Defense of the Liberal Instruction of Women
1488 Just four years after the publication of the Malleus Maleficarium, or “Witches’ Hammer” (126), which claimed that women were particularly susceptible to carnality and diabolical influence, a view popularly reinforced, albeit probably unintentionally, by the likes of Chaucer and Boccaccio’s hypersexualized female characters of dubious morality, and was used as justification for the brutal execution of at least 70,000 persons accused of Witchcraft (most of them women and few of them actually involved in the use of magic, divination, or any other “occult” practices), Laura Cereta’s Defense of the Liberal Instruction of Women (35) takes the opposite position, much in the same vein as Christine de Pisan’s 1405 work, Book of the City of Ladies, written 83 years earlier, criticizing women overly concerned with carnal impulses like vanity, remarking on the “inborn excellence” of women and lamenting its misapplication toward vain endeavors which do naught to advance the human race.
Mona Lisa
ca. 1503-1505 Leonardo da Vinci’s Mona Lisa (51, figure 17.13), were it untitled, could easily be mistaken for a Madonna, and has a decidedly maternal air (indeed, the caption in Fiero’s text refers to a scientific analysis showing that an earlier version of the paining depicted the subject in a nursing mother’s transparent gown), though the expression on the woman’s face is astonishingly complex: appearing quite deadpan at first glance, careful inspection reveals a thoughtful gaze, a subtle, knowing grin, a slight kirk of the brow, and an overall look of peace and contentment. One could hardly ask for a better visual depiction of the psychological complexity of the feminine, or a better mascot for the feminist / female humanist intellectual movement of this time and the intellectual achievements so far won.
Book of the Courtier
1513-1518 Baldassare Castiglione’s Book of the Courtier (31-33) asserts that well-roundedness for a male means to be expertly skilled in all things, well-roundedness for a proper “Court Lady” is only to be learned enough to be appreciative of potential suitors, and to remain physically and intellectually inferior to men in all ways. From the perspective of a modern, enlightened male, this seems unsettlingly patronizing to the masculine gender. Why, after all, should a man need to be convinced of his superiority to women in order to feel secure in his masculinity? While Castiglione at least agrees with Christine de Pisan and Laura Cereta enough to admit that a woman should be learned, he concedes to this only with a degree of reservation that to the modern reader suggests a deep insecurity regarding the possibility of being proven inferior to a woman.

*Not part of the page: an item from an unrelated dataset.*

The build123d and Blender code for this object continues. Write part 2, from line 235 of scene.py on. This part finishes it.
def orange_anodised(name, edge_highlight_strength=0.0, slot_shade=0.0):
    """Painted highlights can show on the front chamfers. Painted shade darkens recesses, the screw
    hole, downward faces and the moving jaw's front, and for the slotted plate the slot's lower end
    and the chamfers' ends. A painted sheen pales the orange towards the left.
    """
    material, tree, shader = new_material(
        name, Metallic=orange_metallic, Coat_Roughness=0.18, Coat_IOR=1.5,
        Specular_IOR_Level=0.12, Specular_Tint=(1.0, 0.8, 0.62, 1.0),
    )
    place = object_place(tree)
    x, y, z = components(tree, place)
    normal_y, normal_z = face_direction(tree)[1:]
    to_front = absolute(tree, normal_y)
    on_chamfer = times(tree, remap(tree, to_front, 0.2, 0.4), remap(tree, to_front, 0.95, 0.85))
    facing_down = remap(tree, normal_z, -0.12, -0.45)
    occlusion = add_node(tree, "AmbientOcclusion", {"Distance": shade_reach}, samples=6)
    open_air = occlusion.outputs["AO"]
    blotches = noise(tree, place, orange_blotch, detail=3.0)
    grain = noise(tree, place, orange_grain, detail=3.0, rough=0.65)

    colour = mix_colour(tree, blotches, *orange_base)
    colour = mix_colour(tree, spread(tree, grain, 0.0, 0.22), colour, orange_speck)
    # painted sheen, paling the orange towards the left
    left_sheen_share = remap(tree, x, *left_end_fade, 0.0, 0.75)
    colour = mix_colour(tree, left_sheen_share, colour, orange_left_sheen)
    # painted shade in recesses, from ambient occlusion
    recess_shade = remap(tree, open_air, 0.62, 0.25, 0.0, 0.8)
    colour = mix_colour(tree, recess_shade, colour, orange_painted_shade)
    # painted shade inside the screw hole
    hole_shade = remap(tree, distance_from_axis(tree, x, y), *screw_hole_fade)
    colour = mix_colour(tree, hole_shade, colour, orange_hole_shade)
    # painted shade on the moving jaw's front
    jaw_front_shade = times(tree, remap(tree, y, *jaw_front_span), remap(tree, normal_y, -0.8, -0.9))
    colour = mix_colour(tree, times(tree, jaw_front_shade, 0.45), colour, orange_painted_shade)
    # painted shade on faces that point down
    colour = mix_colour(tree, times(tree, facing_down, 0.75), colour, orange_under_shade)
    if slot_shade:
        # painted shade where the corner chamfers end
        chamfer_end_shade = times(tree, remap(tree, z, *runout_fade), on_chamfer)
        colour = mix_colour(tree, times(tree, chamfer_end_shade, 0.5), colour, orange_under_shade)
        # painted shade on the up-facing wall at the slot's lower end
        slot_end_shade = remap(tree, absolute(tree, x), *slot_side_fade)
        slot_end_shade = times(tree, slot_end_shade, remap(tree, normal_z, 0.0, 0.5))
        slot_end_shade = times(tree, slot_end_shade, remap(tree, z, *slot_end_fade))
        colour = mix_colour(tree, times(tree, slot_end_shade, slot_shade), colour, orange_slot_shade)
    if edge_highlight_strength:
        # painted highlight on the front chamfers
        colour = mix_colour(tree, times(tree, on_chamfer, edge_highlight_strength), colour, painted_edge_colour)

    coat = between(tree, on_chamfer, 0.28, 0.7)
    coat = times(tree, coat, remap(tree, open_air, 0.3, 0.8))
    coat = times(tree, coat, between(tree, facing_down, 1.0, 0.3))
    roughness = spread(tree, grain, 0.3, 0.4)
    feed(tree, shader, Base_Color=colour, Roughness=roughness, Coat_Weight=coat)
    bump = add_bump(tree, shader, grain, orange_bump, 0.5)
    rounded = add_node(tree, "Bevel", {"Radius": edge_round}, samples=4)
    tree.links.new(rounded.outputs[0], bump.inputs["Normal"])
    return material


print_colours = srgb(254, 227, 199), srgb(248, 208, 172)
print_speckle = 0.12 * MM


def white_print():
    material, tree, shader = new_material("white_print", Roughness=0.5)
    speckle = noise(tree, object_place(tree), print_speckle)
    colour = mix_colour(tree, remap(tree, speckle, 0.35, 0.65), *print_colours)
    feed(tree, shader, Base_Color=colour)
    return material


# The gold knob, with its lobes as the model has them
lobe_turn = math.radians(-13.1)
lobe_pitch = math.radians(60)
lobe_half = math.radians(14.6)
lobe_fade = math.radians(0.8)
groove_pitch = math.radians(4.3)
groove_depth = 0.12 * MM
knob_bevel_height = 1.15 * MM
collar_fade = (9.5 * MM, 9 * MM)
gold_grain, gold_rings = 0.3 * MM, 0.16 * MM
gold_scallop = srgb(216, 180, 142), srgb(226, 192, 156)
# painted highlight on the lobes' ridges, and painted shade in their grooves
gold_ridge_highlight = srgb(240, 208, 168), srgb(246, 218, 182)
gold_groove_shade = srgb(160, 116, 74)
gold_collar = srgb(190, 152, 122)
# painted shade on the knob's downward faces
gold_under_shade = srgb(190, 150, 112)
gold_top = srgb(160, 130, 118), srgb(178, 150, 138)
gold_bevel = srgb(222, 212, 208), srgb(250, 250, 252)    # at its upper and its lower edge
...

Our Lady of the Navigators
1535 Alejo Fernandez’s Our Lady of the Navigators seems a continuation of a story begun with Sandro Botticelli’s Birth of Venus. The robes with which the other gods hastened to clothe Aphrodite in Botticelli’s work 53 years earlier have now become the cloak with which the Madonna of Mercy shelters her children; the sea that bore her is now her purview, for although her head tilts the same direction, her gaze has shifted down toward her charges instead of ahead of her as when she first emerged from the sea, and the sea itself is now populated with ships. The Maid has become the Mother.
Venus of Urbino
1538-1539 Titian’s Venus of Urbino (74) portrays the Venus lying inclined on a disordered bed in a casual setting, while the image of the dog curled up at the foot of the bed suggests loyalty. Though sensual, the message conveyed is that the woman is trustworthy, contrasting works which depict women as scandalous, or which equate female sexuality with promiscuity. In this image, the Maiden has become the Bride.

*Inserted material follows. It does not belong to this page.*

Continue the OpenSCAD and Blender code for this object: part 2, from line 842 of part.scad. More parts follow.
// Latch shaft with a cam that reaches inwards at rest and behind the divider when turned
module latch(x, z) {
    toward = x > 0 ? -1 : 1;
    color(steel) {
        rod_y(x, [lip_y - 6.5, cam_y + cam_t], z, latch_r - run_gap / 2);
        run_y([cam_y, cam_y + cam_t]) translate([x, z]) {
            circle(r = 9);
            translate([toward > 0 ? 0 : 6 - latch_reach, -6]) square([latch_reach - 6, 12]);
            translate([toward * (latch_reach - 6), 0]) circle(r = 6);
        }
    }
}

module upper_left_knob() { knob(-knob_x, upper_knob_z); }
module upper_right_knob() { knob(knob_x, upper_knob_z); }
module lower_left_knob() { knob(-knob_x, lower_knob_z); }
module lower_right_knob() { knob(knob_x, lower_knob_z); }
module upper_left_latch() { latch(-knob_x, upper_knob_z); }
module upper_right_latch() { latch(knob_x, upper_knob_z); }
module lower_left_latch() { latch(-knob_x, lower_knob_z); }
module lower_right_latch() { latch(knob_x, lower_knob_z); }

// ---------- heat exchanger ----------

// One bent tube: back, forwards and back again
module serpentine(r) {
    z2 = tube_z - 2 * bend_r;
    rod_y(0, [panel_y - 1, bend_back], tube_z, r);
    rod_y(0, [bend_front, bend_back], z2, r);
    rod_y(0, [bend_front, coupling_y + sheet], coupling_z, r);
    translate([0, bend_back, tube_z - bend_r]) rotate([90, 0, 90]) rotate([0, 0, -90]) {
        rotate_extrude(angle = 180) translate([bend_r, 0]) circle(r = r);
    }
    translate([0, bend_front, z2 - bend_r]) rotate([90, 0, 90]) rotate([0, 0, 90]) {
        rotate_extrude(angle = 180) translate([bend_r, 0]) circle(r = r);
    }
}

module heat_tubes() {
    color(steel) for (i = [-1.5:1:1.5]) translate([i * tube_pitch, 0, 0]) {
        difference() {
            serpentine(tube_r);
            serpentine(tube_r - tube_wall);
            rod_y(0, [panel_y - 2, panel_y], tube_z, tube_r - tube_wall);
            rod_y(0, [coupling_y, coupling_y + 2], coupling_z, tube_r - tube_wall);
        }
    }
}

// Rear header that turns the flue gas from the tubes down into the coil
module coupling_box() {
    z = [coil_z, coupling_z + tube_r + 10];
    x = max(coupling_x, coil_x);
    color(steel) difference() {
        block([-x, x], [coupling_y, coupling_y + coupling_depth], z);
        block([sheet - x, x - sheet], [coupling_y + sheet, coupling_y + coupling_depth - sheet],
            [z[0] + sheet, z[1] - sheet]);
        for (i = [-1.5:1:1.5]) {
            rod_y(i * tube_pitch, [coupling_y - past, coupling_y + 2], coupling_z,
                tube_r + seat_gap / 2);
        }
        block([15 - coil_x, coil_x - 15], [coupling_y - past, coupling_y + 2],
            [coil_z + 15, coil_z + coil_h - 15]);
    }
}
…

The Nobility and Excellence of Women and the Defects and Vices of Men
1600 While other works had hereunto sought to esteem women, Lucretta Marinella’s The Nobility and Excellence of Women and the Defects and Vices of Men (36-38) makes the case unreservedly that men are prone to all the same character defects as women, and are hypocritical to speak ill of women. Marinella takes this further than Christine de Pisan or Laura Cereta before her, claiming that women are in fact nobler than men and that men are envious of women.
Venus Consoling Love
1751 Whereas the image of the Madonna had been transformed into the Venus 269 years prior by Sandro Botticelli’s 1482 Birth of Venus, Franηois Boucher’s Venus Consoling Love (143) takes Venus full-circle by casting the Goddess of Love in a maternal light evocative of how Mary consoles the infant Christ in Cimabue’s ca. 1280-1290 Madonna Enthroned (13, figure 15.7), Giotto’s ca. 1310 work of the same name (figure 15.8), or even Ambrogio Lorenzetti’s aforementioned Madonna del Latte, deftly reuniting maternity with sexuality and deity with nature in a single image. Just as in Alejo Fernandez’s 1535 work, Our Lady of the Navigators, the Maiden has become the Mother.
A Vindication of the Rights of Woman
1792 Mary Wollstonecraft’s A Vindication of the Rights of Woman refers to “books written on the subject by men who, considering females as women rather than as human creatures, have been more anxious to make them alluring mistresses than affectionate wives and rational mothers ” (111). This statement contrasts so starkly against the cardboard female characters in the works of Geoffrey Chaucer (The Miller’s Tale) and the hyper-sexualized pseudo-feminism found in Giovanni Boccaccio’s Tale of Fillippa, written 441 years prior, that one cannot help but think it a direct reference to Chaucer’s Canterbury Tales and to the rather transparent objectification-masquerading-as-feminism in The Decameron.
Flowers in the Mirror
1828 While Boccaccio is credited with “taking the woman’s view”, Li Ruzhen’s Flowers in the Mirror (129) literally places a man into a woman’s shoes.